You rarely see a lone parade float, one that’s not in a line with others. It gives this thing the look of a ship on a sea of people. The sea is us. (In a different mood it might look like a hayride wagon gone wrong and run into a mob.)

A woman calls to us from the wagon-ship. She’s about sixty; we don’t see her well. She has a microphone, but the sound system it’s connected to can’t compete with this level of crowd noise, so we don’t hear much. Another day, this would be annoying. Today it’s thrilling. We’re too many even for ourselves, and more are coming. As many of the signs say, silent majority no more.

The woman introduces someone; she says we may have seen him on the Internet. In the past week or so, he’s become a YouTube sensation. He recorded himself at home with his webcam, just talking, speaking from his heart about what he feels is happening to his nation, the trouble it’s headed toward if good people don’t make a stand. He’s a brown-haired man in his thirties. In the video, he said something, used a phrase that resonated. If you’ve seen it, you know the phrase; some of us haven’t seen it and can’t hear well enough to catch the phrase today, but we feel the tone. Something like: “I want my America back.” Or, “What happened to my America?”

A guy behind me is holding an ingenious sign he’s made. He’s cut out the mouth from a giant cardboard poster of House Speaker Nancy Pelosi’s face, creating a hole, a gaping maw, and attached a bag to the back of it, like a corn hole at the fair. He’s handing out Lipton tea bags to people and urging them to “tea-bag Nancy Pelosi.” People are doing it and laughing, even ladies. Pelosi, with her giant crazy eyes, gulps the tea bags eagerly.
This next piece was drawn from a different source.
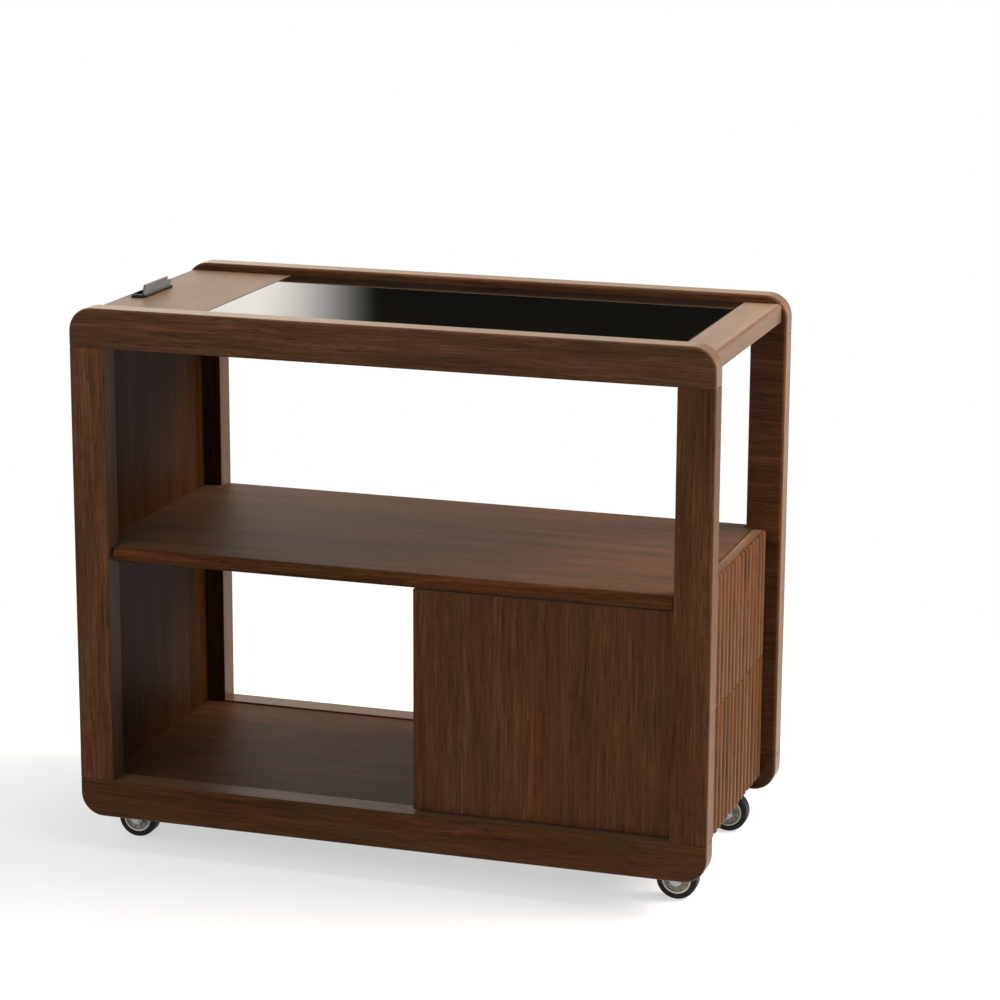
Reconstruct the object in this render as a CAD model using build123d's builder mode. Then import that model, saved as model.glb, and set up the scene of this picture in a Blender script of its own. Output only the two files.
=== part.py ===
"""Rolling side table cart: two walnut frames, a glass and wood top, an open shelf,
a cabinet with two reeded push-open drawers, a flip-lid cable port and four casters.

Millimetres. X runs along the table, Y from the front frame (-) to the back frame (+),
Z up from the floor. The drawers open towards +X."""

from build123d import *
from math import cos, radians, sin
import os

# Frames
frame_width = 800.0
frame_depth = 390.0
frame_height = 640.0
member_thickness = 32.0
rail_height = 48.0
stile_width = 45.0
corner_radius = 29.0
edge_radius = 4.0
inner_edge_radius = 1.0
joint_ease = 0.8

# Boards
board = 18.0
side_board = 15.0
end_inset = 7.0
rail_lip = 2.0
small_ease = 0.6

# Top
top_drop = 10.0
top_thickness = 22.0
left_board_width = 140.0
right_rail_width = 47.0
top_edge_radius = 4.0
glass_thickness = 6.0
glass_gap = 0.8
glass_arris = 0.4

# Shelf and cabinet
shelf_top = 387.0
shelf_nose_inset = 7.0
shelf_end_gap = 3.0
carcass_end_inset = 37.0
cabinet_panel_width = 320.5
panel_inset = 14.0
panel_gap = 2.0
panel_edge_radius = 2.0
divider_setback = 1.5

# Drawers
press_gap = 2.0
front_thickness = 18.0
front_side_gap = 4.5
front_overhang = 4.5
upper_front_height = 161.0
front_seam = 1.5
reed_count = 17
reed_depth = 3.5
groove_width = 1.0
groove_depth = 1.2
box_rise = 28.5
box_height = 100.0
box_board = 12.0
box_back_gap = 14.0
box_bottom = 5.0
box_bottom_rise = 8.0
box_groove = 4.0

# Telescopic slides
slide_space = 13.0
slide_sheet = 1.2
slide_height = 45.0
slide_step = 3.0
slide_web_gap = 1.6
slide_front_gap = 3.0
slide_back_gap = 10.0
catch_length = 7.0
catch_gap = 2.0
catch_height = 30.0

# Cable port
port_x_from_end = 22.5
port_y = -13.0
port_width = 20.0
port_length = 90.0
port_height = 4.5
port_corner = 5.0
port_edge_chamfer = 1.2
sleeve_step = 1.5
sleeve_wall = 1.5
sleeve_clearance = 0.3
lid_seat_rise = 1.0
lid_side_gap = 2.0
lid_edge_gap = 0.3
lid_thickness = 2.2
lid_barrel_radius = 1.6
lid_lean = 10.0
lid_pin_radius = 0.9
lid_pin_fit = 0.05
lid_wall = 2.2
lid_notch_length = 12.0
lid_notch_depth = 5.0

# Casters
caster_height = 71.0
wheel_radius = 25.0
caster_inset_x = 67.0
caster_inset_y = 67.0
caster_trail = 17.0
plate_length = 58.0
plate_width = 46.0
plate_thickness = 2.5
plate_corner = 5.0
screw_spacing_x = 43.0
screw_spacing_y = 32.0
screw_hole_radius = 2.2
cup_height = 5.0
cup_radius = 18.0
cup_foot_radius = 15.0
swivel_gap = 0.5
crown_thickness = 2.5
king_pin_radius = 5.0
king_pin_fit = 0.05
king_head_radius = 8.0
king_head_height = 2.5
cheek_inner = 11.5
cheek_thickness = 2.0
cheek_foot_radius = 7.5
cheek_top_width = 22.0
axle_radius = 3.0
axle_fit = 0.05
axle_head_height = 4.0
axle_head_flats = 10.0
tyre_width = 21.0
tyre_shoulder = 3.0
hub_radius = 18.0
hub_ring_width = 2.2
hub_ring_half = 9.8
hub_web_half = 7.0
hub_boss_radius = 6.0
hub_boss_gap = 0.5

# Levels and faces that follow from the sizes above
half_width = frame_width / 2
half_depth = frame_depth / 2
inner_y = half_depth - member_thickness
inner_x = half_width - stile_width
end_x = half_width - end_inset
bottom_base = caster_height
bottom_top = bottom_base + board
lower_rail_top = bottom_top + rail_lip
frame_base = lower_rail_top - rail_height
frame_top = frame_base + frame_height
upper_rail_base = frame_top - rail_height
top_z = frame_top - top_drop
top_base = top_z - top_thickness
side_inner_x = -end_x + side_board
carcass_end_x = half_width - carcass_end_inset
panel_right_x = inner_x - panel_gap
panel_left_x = panel_right_x - cabinet_panel_width
shelf_base = shelf_top - board

os.makedirs("parts", exist_ok=True)


def save(piece, label):
    piece.part.label = label
    export_step(piece.part, f"parts/{label}.step")


def rectangle_between(x0, x1, y0, y1):
    with Locations(((x0 + x1) / 2, (y0 + y1) / 2)):
        Rectangle(x1 - x0, y1 - y0)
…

It’s only fair. Liberals made fun of us because, at first, some of us didn’t know what “tea-bagging” meant—that it meant dipping your testicles into a woman’s or, if you tend that way, another fella’s open mouth—and a few of us, the older ones, may have referred to ourselves for a brief span as “tea-baggers,” in ignorance and in innocence. Now we’re turning the joke back on them. No one with a sense of humor gets hurt.